**DIRECTIONS FOR THIS TASK**
Begin with the line that contains "const box = new THREE.Group();" and end with the line that contains "in imported if", transcribing exactly each line in that stretch and no other.

**COLLECTED MATERIAL**
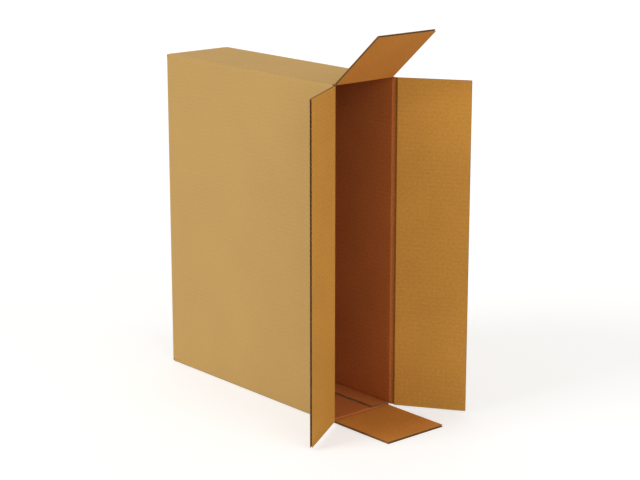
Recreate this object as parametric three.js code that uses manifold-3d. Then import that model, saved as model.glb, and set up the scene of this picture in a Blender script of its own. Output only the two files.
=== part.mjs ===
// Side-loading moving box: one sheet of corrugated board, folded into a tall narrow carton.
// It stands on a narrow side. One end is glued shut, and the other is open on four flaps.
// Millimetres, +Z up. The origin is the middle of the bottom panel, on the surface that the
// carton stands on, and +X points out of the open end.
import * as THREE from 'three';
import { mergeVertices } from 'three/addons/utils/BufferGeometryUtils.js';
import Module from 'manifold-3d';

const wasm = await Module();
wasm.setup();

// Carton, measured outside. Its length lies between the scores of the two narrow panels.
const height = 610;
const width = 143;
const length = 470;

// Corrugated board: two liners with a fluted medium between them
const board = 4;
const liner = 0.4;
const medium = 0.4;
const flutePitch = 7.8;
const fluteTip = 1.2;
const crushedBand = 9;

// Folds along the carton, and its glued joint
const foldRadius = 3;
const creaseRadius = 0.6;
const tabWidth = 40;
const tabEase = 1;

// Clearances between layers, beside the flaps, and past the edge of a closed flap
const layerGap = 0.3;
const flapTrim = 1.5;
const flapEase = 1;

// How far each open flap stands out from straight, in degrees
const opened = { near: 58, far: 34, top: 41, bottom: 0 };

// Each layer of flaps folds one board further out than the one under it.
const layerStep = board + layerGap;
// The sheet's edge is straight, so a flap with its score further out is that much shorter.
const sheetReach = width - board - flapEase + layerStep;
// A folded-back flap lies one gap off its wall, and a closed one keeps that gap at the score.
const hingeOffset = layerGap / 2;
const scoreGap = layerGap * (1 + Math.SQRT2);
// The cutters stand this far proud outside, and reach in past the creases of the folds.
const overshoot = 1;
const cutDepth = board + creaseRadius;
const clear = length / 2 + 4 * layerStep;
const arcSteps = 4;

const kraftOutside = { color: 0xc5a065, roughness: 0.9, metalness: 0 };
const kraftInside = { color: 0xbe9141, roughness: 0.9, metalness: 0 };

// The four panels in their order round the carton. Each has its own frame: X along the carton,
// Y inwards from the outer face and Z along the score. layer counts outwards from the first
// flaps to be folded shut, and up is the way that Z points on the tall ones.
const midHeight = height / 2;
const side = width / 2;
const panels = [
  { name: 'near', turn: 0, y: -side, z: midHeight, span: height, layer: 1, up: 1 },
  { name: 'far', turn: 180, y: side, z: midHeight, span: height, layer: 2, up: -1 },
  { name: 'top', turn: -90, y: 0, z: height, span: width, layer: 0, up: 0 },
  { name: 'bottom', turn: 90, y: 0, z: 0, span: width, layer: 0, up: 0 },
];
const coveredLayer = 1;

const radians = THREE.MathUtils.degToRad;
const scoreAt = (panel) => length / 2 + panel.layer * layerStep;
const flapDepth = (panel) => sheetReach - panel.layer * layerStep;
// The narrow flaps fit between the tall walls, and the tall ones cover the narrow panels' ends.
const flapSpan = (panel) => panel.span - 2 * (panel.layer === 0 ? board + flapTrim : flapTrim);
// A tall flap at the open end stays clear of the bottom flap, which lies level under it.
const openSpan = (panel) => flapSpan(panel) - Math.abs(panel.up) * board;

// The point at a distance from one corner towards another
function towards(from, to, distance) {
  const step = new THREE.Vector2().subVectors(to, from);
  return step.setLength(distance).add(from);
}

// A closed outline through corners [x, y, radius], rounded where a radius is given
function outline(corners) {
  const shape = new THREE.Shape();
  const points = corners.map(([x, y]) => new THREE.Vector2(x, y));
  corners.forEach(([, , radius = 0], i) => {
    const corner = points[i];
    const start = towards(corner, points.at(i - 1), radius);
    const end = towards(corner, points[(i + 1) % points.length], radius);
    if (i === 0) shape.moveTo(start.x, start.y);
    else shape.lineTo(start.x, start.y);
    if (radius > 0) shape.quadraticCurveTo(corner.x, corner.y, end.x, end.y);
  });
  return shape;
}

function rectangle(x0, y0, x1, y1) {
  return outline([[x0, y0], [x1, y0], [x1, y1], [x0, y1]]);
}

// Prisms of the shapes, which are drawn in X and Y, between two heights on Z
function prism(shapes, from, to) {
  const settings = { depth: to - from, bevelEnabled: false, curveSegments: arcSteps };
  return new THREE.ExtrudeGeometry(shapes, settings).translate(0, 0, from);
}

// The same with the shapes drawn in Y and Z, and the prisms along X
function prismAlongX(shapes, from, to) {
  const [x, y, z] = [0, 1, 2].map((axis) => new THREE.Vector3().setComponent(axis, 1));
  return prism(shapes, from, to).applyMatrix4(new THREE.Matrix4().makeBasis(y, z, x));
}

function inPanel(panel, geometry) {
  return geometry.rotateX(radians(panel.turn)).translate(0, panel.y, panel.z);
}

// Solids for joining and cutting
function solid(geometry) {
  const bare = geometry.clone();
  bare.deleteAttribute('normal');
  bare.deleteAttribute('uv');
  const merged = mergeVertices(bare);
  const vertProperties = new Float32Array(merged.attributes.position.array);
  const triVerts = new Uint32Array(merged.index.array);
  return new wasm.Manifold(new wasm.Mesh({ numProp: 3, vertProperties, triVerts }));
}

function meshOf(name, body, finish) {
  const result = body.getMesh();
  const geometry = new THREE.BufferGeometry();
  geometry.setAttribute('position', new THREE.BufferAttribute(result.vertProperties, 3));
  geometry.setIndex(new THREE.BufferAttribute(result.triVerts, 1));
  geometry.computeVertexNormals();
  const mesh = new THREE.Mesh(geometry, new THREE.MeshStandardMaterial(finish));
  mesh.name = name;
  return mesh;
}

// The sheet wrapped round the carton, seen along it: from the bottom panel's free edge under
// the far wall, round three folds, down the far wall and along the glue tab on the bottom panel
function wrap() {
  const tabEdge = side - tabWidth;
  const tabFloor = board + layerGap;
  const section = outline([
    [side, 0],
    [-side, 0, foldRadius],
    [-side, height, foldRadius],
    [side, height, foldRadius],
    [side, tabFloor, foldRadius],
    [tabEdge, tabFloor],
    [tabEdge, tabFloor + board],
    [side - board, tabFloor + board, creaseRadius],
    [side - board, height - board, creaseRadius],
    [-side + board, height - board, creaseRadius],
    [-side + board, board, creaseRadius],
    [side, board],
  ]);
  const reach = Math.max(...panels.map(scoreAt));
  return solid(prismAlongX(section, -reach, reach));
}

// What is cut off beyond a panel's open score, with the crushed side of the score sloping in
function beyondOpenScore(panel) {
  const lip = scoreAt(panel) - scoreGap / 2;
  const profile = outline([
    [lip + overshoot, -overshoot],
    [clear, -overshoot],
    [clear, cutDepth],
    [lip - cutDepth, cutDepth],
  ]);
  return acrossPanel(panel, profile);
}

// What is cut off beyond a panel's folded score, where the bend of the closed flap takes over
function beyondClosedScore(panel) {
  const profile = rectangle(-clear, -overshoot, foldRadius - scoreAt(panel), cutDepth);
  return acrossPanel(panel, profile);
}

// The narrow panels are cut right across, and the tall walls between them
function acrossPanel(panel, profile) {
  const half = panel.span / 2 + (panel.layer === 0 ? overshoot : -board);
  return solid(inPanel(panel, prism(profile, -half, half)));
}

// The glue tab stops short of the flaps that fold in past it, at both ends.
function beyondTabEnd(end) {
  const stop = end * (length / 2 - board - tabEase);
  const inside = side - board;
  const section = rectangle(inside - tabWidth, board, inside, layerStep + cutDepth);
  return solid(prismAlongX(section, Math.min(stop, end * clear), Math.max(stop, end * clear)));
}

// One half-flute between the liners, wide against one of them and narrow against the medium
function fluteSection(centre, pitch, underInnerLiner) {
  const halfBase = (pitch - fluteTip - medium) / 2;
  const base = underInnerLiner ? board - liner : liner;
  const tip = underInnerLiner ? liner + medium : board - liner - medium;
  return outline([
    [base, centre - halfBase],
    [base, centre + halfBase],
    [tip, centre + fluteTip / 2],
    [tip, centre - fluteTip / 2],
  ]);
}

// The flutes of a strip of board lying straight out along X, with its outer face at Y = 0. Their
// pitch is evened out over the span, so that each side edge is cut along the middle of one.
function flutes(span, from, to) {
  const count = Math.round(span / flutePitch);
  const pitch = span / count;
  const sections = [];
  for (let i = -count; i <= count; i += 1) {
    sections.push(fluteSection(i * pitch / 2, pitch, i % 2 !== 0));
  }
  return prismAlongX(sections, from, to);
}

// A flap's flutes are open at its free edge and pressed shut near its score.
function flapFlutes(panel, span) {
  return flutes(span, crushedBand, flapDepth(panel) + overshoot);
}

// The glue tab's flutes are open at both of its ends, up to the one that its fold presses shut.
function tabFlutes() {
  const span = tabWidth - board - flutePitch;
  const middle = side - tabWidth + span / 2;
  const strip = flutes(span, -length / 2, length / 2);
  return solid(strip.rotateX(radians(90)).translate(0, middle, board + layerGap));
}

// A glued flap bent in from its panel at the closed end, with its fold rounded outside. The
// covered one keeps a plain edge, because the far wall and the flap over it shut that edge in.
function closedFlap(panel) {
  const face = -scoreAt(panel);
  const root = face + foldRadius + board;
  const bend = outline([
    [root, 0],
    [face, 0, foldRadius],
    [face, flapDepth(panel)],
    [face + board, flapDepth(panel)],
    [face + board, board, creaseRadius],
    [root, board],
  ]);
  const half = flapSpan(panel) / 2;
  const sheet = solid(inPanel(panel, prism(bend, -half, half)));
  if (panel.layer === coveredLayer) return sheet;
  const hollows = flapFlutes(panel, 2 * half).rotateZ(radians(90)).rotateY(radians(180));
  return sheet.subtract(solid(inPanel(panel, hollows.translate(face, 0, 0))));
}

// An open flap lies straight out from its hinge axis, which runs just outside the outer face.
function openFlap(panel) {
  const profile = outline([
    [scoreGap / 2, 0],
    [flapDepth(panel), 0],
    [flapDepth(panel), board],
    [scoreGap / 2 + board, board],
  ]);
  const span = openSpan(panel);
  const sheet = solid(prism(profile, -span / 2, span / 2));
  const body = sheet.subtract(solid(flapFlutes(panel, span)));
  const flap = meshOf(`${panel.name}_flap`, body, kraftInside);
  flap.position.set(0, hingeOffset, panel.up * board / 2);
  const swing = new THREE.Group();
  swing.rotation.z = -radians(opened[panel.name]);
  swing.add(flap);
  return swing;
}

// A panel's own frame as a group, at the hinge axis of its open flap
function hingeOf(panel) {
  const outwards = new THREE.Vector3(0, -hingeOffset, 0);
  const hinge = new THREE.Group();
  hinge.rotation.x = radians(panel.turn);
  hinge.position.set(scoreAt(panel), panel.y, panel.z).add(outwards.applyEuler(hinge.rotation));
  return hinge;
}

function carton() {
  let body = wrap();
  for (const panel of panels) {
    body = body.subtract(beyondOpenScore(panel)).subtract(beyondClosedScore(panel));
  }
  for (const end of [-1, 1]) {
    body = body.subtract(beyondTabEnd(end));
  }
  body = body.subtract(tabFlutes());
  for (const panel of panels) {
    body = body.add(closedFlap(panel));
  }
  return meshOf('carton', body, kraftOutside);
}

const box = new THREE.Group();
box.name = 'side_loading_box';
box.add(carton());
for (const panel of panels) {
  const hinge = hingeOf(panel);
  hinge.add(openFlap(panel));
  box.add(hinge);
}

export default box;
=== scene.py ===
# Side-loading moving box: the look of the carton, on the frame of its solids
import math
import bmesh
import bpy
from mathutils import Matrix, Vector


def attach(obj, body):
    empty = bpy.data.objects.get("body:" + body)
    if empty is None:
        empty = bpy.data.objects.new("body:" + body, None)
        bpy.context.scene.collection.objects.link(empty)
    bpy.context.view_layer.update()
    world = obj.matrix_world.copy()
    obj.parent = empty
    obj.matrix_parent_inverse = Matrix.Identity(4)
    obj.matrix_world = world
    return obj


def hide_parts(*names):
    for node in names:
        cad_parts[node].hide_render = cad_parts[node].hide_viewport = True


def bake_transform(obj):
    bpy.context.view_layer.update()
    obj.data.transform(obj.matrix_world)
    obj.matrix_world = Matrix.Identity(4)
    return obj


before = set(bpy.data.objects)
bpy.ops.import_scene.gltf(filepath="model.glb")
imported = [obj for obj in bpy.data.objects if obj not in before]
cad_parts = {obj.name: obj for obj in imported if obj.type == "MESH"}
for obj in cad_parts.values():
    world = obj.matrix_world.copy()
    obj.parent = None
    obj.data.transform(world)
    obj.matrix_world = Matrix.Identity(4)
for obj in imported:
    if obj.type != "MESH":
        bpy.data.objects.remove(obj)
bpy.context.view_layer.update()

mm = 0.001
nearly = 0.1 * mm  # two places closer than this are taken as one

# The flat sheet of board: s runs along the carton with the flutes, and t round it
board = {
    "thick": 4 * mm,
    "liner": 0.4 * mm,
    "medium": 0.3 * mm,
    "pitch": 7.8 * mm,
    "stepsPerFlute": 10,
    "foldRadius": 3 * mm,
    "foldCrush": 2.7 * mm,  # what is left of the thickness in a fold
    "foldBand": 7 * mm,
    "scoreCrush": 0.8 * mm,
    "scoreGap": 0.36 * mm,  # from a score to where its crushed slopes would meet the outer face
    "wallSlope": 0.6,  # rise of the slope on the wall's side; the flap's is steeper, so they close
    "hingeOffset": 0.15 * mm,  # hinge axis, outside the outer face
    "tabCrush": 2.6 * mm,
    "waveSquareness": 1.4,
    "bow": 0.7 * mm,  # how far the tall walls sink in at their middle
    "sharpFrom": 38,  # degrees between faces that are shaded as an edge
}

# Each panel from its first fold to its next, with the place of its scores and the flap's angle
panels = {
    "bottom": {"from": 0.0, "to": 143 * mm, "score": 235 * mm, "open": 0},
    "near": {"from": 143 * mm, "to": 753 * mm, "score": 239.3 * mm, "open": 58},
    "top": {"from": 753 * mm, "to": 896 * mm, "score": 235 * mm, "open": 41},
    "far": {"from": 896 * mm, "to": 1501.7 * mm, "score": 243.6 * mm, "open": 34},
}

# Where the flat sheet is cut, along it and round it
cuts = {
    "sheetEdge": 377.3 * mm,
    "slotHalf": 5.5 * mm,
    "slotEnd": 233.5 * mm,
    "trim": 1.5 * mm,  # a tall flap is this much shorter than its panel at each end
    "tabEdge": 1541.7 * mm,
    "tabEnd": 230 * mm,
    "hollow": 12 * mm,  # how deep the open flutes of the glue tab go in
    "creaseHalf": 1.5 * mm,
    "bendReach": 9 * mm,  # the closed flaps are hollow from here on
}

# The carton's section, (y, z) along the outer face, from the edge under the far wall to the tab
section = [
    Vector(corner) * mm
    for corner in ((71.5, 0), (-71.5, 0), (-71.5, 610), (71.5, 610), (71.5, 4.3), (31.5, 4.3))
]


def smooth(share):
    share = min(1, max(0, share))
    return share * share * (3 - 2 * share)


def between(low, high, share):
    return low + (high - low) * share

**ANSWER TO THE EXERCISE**
const box = new THREE.Group();
box.name = 'side_loading_box';
box.add(carton());
for (const panel of panels) {
  const hinge = hingeOf(panel);
  hinge.add(openFlap(panel));
  box.add(hinge);
}

export default box;
=== scene.py ===
# Side-loading moving box: the look of the carton, on the frame of its solids
import math
import bmesh
import bpy
from mathutils import Matrix, Vector


def attach(obj, body):
    empty = bpy.data.objects.get("body:" + body)
    if empty is None:
        empty = bpy.data.objects.new("body:" + body, None)
        bpy.context.scene.collection.objects.link(empty)
    bpy.context.view_layer.update()
    world = obj.matrix_world.copy()
    obj.parent = empty
    obj.matrix_parent_inverse = Matrix.Identity(4)
    obj.matrix_world = world
    return obj


def hide_parts(*names):
    for node in names:
        cad_parts[node].hide_render = cad_parts[node].hide_viewport = True


def bake_transform(obj):
    bpy.context.view_layer.update()
    obj.data.transform(obj.matrix_world)
    obj.matrix_world = Matrix.Identity(4)
    return obj


before = set(bpy.data.objects)
bpy.ops.import_scene.gltf(filepath="model.glb")
imported = [obj for obj in bpy.data.objects if obj not in before]
cad_parts = {obj.name: obj for obj in imported if obj.type == "MESH"}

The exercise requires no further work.